Quote the listing below word for word, stopping after the line that contains "FROM_CORNER = Vector((2.1046, -2.6959, 0.6933))".

───── Source data ─────

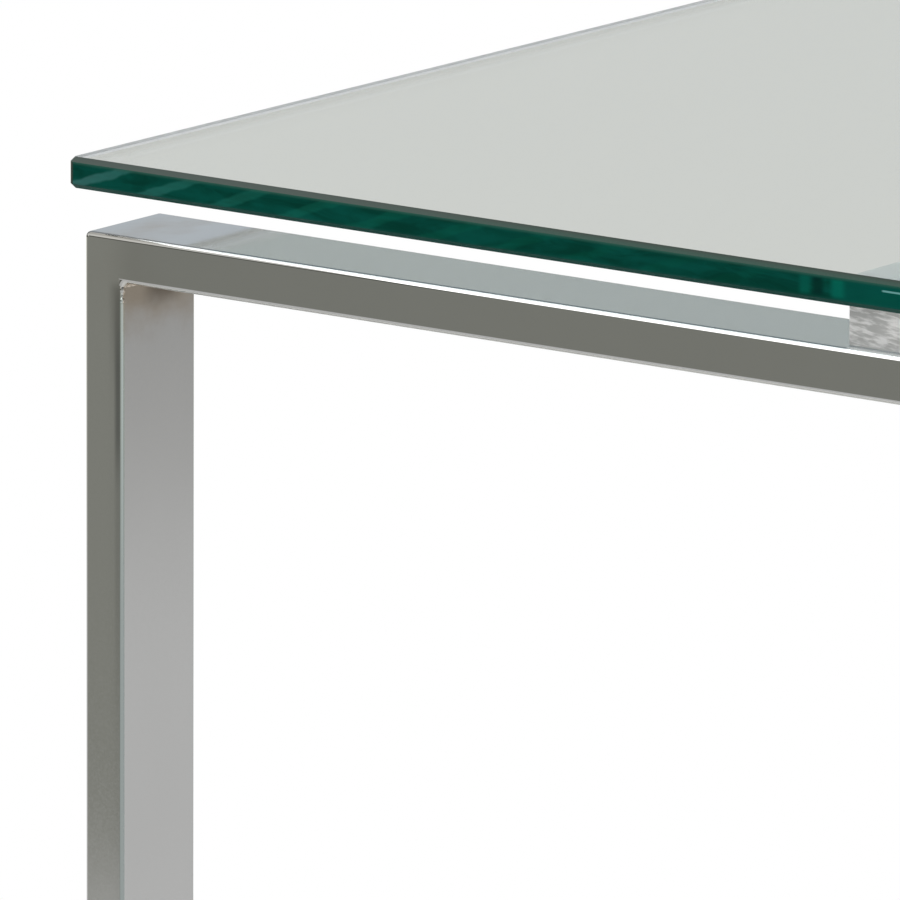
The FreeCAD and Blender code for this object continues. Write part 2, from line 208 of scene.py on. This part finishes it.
SENSOR = 36.0
LENS = 560.0
AZIMUTH = math.radians(36.447)
ELEVATION = math.radians(12.353)
ROLL = math.radians(0.288)
FROM_CORNER = Vector((2.1046, -2.6959, 0.6933))


def make_camera():
    """A long lens that looks at the top's front left corner from the front right."""
    data = bpy.data.cameras.new("camera")
    data.sensor_width = SENSOR
    data.lens = LENS
    data.clip_end = 100.0
    camera = bpy.data.objects.new("camera", data)
    scene.collection.objects.link(camera)
    back = Vector(
        (
            math.sin(AZIMUTH) * math.cos(ELEVATION),
            -math.cos(AZIMUTH) * math.cos(ELEVATION),
            math.sin(ELEVATION),
        )
    )
    roll = Matrix.Rotation(ROLL, 3, "Z").to_quaternion()
    camera.rotation_mode = "QUATERNION"
    camera.rotation_quaternion = (-back).to_track_quat("-Z", "Y") @ roll
    top_corner = Vector((hoop_low.x, hoop_low.y, rail_high.z))
    camera.location = top_corner + FROM_CORNER
    scene.camera = camera


make_camera()


# ---------------------------------------------------------------- studio

WHITE = (1.0, 1.0, 1.0)
FRONT = (-0.594, -0.804, -0.10)
DARK_WALL = (0.260, 0.264, 0.236)
# each wall's direction, the angle within which it is full, the angle where it ends, and its colour
WALLS = (
    (FRONT, 22, 52, DARK_WALL),
    ((0.594, 0.804, 0.00), 20, 48, (0.43, 0.43, 0.42)),
    ((0.800, -0.600, -0.10), 16, 30, (1.00, 1.00, 0.99)),
)
SOFTBOX = (-0.45, -0.60, 0.66)
SOFTBOX_LIGHT = (2.7, 2.68, 2.65)
SIDE_BOX = (0.70, 0.25, 0.67)
SIDE_BOX_LIGHT = (1.7, 1.72, 1.75)
BELOW_HORIZON = (0.650, 0.645, 0.570)
ABOVE_HORIZON = (0.590, 0.620, 0.645)
GROUND = (0.650, 0.650, 0.648)
CEILING = (0.36, 0.37, 0.38)


def make_world():
    """White behind the table; the chrome and glass mirror a studio of grey walls and white panels."""
    world = bpy.data.worlds.new("studio")
    scene.world = world
    n = Nodes(world)
    direction = n.new("TexCoord").outputs["Generated"]
    height = n.split(direction)[2]

    def within(centre, inner, outer):
        """One inside inner degrees of centre, falling to zero at outer degrees."""
        cosine = n.vector("DOT_PRODUCT", direction, tuple(Vector(centre).normalized()), output=1)
        return n.ramp(cosine, math.cos(math.radians(outer)), math.cos(math.radians(inner)))

    colour = n.mix(n.ramp(height, -0.06, 0.10), BELOW_HORIZON, ABOVE_HORIZON)
    for centre, inner, outer, paint in WALLS:
        colour = n.mix(within(centre, inner, outer), colour, paint)
    colour = n.mix(n.ramp(height, -0.200, -0.230), colour, GROUND)
    dark_above_ground = n.times(within(FRONT, 22, 40), n.ramp(height, -0.262, -0.236))
    colour = n.mix(dark_above_ground, colour, DARK_WALL)
    colour = n.mix(n.ramp(height, 0.24, 0.36), colour, CEILING)
    softbox = n.times(within(SOFTBOX, 38, 48), n.ramp(height, 0.02, 0.16))
    colour = n.mix(softbox, colour, SOFTBOX_LIGHT)
    colour = n.mix(within(SIDE_BOX, 20, 30), colour, SIDE_BOX_LIGHT)

    seen = n.new("LightPath").outputs["Is Camera Ray"]
    n.finish(n.choose(seen, n.background(colour), n.background(WHITE)), "OutputWorld")
    scene.view_settings.view_transform = "Standard"


FLOOR_RADIUS = 1.9
FLOOR_RINGS = 12
FLOOR_SPOKES = 96
FLOOR_FADE = (0.75, 1.85)


def make_floor():
    """A pale round floor that fades out into the white behind it."""
    mesh = bpy.data.meshes.new("floor")
    shape = bmesh.new()
    centre = shape.verts.new((0, 0, 0))
    last = None
    for ring in range(1, FLOOR_RINGS + 1):
        reach = FLOOR_RADIUS * ring / FLOOR_RINGS
        row = [
            shape.verts.new((reach * math.cos(turn), reach * math.sin(turn), 0))
            for turn in (2 * math.pi * spoke / FLOOR_SPOKES for spoke in range(FLOOR_SPOKES))
        ]
        for i, vertex in enumerate(row):
            after = (i + 1) % FLOOR_SPOKES
            if last is None:
                shape.faces.new((centre, vertex, row[after]))
            else:
                shape.faces.new((last[i], vertex, row[after], last[after]))
        last = row
    shape.to_mesh(mesh)
    shape.free()
    floor = bpy.data.objects.new("floor", mesh)
    scene.collection.objects.link(floor)
    material = bpy.data.materials.new("floor")
    n = Nodes(material)
    place = n.place()
    grain = n.noise(place, (3.0, 3.0, 3.0))
    paint = n.mix(grain, (0.80, 0.80, 0.795), (0.84, 0.84, 0.835))
    surface = n.principled(Base_Color=paint, Roughness=0.6)
    fade = n.ramp(n.vector("LENGTH", place, output=1), *FLOOR_FADE)
    n.finish(n.choose(fade, surface, n.new("BsdfTransparent").outputs[0]))
    mesh.materials.append(material)


make_world()
make_floor()


# ---------------------------------------------------------------- chrome

PLATE = ((0.625, 0.626, 0.620), (0.660, 0.660, 0.655))
# painted lighter reflection on the legs' fronts
LEG_FRONT_REFLECTION = (0.725, 0.725, 0.715)
# painted shade on the rails' tops under the glass
TOP_SHADE_UNDER_GLASS = (0.400, 0.470, 0.490)
# painted lighter reflection on the rails' tops past the glass's end
TOP_LIGHT_PAST_GLASS = (0.545, 0.578, 0.602)
# painted reflection of a block on the rail's top in front of it
BLOCK_REFLECTION = (0.740, 0.780, 0.790)
# painted shade on the fronts beside a leg's inner edge, near an inside corner
CORNER_SHADE = (0.360, 0.360, 0.350)
# painted, dimmer reflection on the rails' lower rounded edges
LOWER_ROUNDING_REFLECTION = (0.445, 0.447, 0.425)
# painted shade on the rounding of the rails' upper edges
UPPER_ROUNDING_SHADE = ((0.190, 0.190, 0.180), (0.125, 0.125, 0.118))
# painted highlight on the rounded inner edge of a leg's front
EDGE_HIGHLIGHT = (0.440, 0.490, 0.480)
# painted dark reflection beside a leg's inner edge
DARK_REFLECTION_LINE = (0.200, 0.210, 0.215)
HEAT_BROWN = (0.420, 0.360, 0.290)
SOOT_BROWN = (0.170, 0.140, 0.110)

STAIN_REACH = 0.018
STAIN_WANDER = 0.012
SOOT_REACH = 0.0092
SOOT_WIDTH = 0.010
SOOT_WANDER = 0.003
SOOT_SHIFT = 0.0015
SHADOW_REACH = 0.034
TAPER = 0.150
END_TAPER = 0.032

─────

● **Full answer**
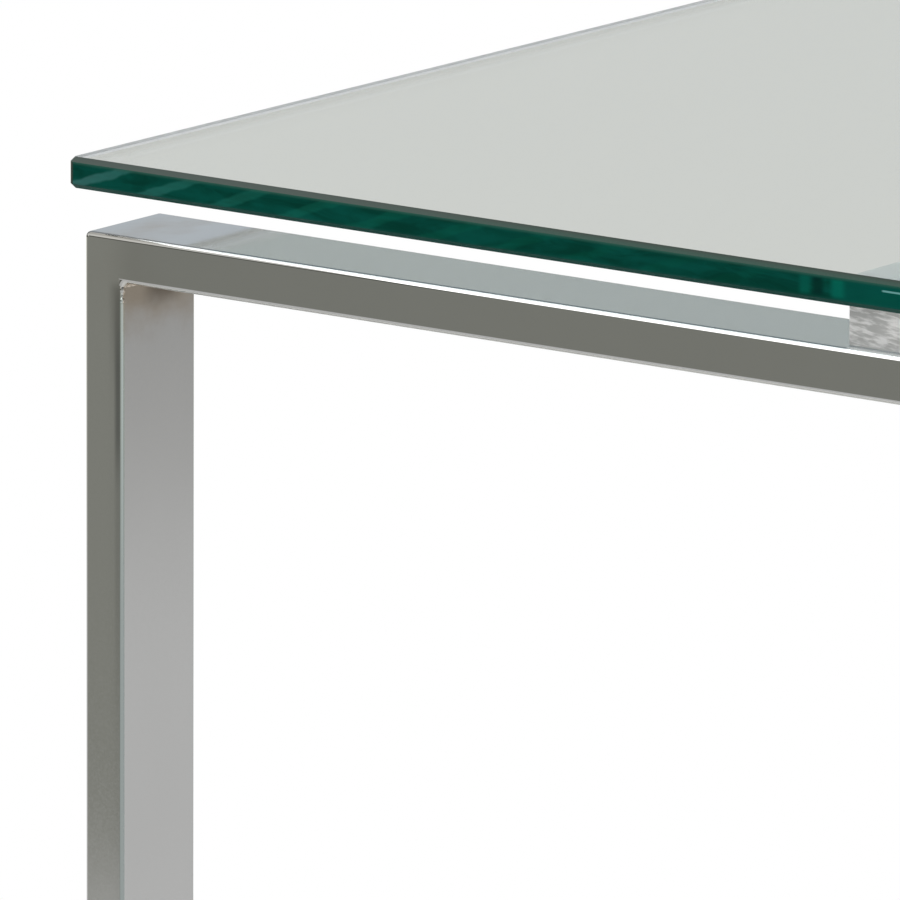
The FreeCAD and Blender code for this object continues. Write part 2, from line 208 of scene.py on. This part finishes it.
SENSOR = 36.0
LENS = 560.0
AZIMUTH = math.radians(36.447)
ELEVATION = math.radians(12.353)
ROLL = math.radians(0.288)
FROM_CORNER = Vector((2.1046, -2.6959, 0.6933))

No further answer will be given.